— START DATA EXTRACT —

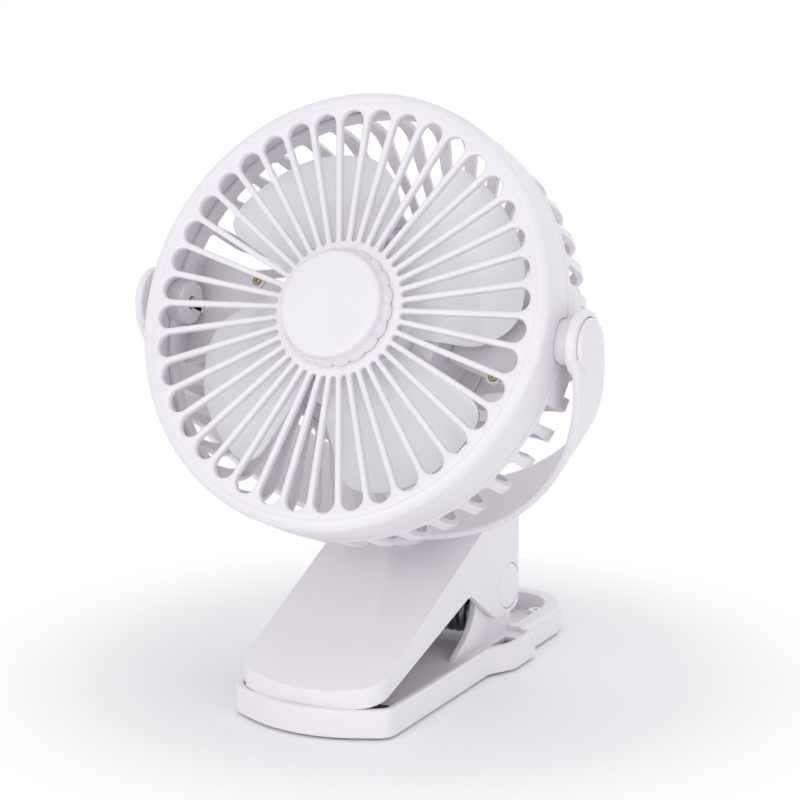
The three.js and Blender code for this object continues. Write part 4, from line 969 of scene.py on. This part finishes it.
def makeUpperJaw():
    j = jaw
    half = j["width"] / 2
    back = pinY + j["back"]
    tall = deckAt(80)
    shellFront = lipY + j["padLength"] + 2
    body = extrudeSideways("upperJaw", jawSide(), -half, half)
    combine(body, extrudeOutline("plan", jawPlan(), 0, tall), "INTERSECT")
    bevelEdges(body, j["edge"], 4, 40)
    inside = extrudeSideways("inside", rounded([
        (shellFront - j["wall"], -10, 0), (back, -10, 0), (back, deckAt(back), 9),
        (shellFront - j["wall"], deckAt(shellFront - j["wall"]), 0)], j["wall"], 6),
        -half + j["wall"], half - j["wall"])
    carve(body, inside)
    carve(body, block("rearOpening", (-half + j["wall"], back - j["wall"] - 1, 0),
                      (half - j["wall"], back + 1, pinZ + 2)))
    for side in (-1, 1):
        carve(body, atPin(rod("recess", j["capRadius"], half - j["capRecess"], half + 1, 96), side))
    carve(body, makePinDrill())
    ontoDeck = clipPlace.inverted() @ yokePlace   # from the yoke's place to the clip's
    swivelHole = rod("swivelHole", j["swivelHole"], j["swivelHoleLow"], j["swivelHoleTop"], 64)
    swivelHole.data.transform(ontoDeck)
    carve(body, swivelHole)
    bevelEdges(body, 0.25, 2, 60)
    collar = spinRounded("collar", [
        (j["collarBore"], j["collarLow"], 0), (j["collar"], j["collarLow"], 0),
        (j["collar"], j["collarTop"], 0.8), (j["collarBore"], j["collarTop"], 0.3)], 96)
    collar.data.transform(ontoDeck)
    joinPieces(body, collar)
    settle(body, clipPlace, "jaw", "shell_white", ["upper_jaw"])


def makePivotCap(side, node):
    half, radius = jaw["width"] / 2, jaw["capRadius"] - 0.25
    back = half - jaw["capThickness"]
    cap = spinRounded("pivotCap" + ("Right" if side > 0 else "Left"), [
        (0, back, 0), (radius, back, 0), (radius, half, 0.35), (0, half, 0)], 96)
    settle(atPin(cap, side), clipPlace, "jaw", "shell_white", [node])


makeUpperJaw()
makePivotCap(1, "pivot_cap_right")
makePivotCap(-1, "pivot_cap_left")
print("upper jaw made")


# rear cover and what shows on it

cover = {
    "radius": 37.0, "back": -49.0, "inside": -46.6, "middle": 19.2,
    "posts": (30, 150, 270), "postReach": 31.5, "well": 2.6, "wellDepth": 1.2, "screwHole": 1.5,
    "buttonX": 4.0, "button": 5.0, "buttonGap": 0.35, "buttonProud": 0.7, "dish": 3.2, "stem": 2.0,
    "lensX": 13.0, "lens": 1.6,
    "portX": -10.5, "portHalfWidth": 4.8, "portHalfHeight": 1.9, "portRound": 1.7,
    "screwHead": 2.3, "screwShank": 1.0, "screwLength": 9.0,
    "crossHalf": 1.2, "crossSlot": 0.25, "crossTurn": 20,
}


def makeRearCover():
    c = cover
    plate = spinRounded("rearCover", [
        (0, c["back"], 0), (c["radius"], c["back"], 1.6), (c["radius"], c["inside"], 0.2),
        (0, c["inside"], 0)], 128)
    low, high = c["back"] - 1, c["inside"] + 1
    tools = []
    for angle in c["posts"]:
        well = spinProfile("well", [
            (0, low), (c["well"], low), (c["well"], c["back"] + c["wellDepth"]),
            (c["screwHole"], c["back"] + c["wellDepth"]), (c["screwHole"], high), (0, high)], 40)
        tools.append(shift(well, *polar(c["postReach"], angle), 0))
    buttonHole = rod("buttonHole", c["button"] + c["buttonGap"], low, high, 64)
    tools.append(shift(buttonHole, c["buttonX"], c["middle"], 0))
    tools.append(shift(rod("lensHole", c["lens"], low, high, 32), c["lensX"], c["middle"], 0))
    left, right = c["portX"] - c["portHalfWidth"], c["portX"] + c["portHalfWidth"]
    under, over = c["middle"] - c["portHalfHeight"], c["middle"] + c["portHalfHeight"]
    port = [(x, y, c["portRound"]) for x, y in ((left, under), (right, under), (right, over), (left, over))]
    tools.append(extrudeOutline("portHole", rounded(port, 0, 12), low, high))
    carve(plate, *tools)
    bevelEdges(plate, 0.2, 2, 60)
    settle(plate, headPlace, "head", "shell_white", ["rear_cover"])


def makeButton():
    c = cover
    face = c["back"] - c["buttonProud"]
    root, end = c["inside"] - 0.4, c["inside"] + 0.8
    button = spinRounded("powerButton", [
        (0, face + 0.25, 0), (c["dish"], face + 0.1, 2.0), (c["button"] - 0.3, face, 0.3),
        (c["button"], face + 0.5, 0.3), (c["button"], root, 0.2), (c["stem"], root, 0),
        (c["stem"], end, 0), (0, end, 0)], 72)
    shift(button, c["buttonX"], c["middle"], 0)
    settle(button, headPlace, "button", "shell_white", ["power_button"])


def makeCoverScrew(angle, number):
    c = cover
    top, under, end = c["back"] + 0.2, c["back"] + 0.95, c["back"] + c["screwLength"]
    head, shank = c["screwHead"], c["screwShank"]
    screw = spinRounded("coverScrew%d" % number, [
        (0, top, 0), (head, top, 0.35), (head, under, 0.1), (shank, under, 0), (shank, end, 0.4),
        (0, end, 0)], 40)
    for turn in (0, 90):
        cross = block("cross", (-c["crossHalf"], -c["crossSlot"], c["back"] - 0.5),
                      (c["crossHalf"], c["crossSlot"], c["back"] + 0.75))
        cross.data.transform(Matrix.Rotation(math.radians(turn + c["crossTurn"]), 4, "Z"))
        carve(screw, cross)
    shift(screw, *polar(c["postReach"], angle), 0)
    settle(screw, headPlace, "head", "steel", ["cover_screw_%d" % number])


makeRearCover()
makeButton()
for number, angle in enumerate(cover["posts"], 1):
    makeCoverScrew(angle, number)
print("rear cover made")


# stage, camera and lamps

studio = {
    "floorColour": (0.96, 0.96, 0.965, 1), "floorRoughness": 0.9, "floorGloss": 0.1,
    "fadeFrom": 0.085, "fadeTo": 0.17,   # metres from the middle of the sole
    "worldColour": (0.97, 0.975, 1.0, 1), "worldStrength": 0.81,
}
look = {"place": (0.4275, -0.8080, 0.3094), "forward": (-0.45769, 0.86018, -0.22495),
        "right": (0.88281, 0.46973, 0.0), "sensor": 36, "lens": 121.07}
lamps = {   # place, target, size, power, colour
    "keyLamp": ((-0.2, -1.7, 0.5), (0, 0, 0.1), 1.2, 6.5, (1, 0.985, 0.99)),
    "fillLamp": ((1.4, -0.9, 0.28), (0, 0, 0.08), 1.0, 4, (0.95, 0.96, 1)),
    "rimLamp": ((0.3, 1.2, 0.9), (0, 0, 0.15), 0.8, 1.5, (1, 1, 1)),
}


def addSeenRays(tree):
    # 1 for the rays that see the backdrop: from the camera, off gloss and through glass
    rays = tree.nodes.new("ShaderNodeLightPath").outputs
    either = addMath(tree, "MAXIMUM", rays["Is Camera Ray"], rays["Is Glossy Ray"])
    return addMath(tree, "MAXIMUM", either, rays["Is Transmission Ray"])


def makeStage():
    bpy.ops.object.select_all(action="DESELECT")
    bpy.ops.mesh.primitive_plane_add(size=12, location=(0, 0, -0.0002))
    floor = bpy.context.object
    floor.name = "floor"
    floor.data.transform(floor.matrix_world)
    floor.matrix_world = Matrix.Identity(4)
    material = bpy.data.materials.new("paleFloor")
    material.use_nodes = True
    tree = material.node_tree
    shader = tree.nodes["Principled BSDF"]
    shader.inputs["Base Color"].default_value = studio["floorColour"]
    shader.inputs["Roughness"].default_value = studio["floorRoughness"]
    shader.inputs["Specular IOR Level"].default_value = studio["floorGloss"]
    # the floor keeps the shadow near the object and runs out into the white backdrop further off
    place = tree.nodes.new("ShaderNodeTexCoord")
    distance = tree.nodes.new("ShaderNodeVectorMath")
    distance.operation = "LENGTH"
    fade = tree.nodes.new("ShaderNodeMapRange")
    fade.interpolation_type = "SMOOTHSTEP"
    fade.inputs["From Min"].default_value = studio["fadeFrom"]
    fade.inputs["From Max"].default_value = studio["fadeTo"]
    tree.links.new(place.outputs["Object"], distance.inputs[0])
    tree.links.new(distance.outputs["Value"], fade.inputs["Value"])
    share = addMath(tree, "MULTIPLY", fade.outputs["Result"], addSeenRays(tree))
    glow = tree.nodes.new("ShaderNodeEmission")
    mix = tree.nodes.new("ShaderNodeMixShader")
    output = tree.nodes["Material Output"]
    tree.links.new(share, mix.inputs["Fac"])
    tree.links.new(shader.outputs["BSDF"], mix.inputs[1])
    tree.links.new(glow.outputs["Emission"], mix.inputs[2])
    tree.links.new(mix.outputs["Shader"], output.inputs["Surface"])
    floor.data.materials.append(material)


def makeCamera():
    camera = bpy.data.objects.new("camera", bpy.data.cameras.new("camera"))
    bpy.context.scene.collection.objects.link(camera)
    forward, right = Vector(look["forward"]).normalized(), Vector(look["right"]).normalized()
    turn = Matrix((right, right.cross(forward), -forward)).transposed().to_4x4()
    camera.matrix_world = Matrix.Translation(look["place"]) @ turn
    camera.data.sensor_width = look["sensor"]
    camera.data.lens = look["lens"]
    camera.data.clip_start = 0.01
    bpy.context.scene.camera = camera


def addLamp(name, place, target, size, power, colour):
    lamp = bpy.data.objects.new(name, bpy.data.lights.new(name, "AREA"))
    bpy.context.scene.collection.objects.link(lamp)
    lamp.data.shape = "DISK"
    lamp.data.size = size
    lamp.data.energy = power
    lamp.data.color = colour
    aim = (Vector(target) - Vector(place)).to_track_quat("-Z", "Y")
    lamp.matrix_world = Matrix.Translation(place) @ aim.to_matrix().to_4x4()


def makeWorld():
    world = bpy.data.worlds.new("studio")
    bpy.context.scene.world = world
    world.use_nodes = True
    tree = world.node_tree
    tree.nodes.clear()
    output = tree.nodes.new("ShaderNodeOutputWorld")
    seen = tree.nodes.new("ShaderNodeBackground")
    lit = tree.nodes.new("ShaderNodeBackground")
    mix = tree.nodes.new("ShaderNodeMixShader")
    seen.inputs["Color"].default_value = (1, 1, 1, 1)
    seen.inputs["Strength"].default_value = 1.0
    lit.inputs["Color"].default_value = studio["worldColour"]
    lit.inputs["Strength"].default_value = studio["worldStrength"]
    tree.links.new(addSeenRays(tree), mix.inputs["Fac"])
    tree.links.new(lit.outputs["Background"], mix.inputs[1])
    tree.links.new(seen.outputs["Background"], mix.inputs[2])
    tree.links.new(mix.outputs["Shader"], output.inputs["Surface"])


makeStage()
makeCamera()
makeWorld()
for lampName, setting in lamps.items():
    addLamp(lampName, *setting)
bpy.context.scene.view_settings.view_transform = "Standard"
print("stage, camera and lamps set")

— END DATA EXTRACT —

TASK DESCRIPTION.
From the data above, copy each line where the string "scene" appears.

WRITTEN SOLUTION.
The three.js and Blender code for this object continues. Write part 4, from line 969 of scene.py on. This part finishes it.
    bpy.context.scene.collection.objects.link(camera)
    bpy.context.scene.camera = camera
    bpy.context.scene.collection.objects.link(lamp)
    bpy.context.scene.world = world
bpy.context.scene.view_settings.view_transform = "Standard"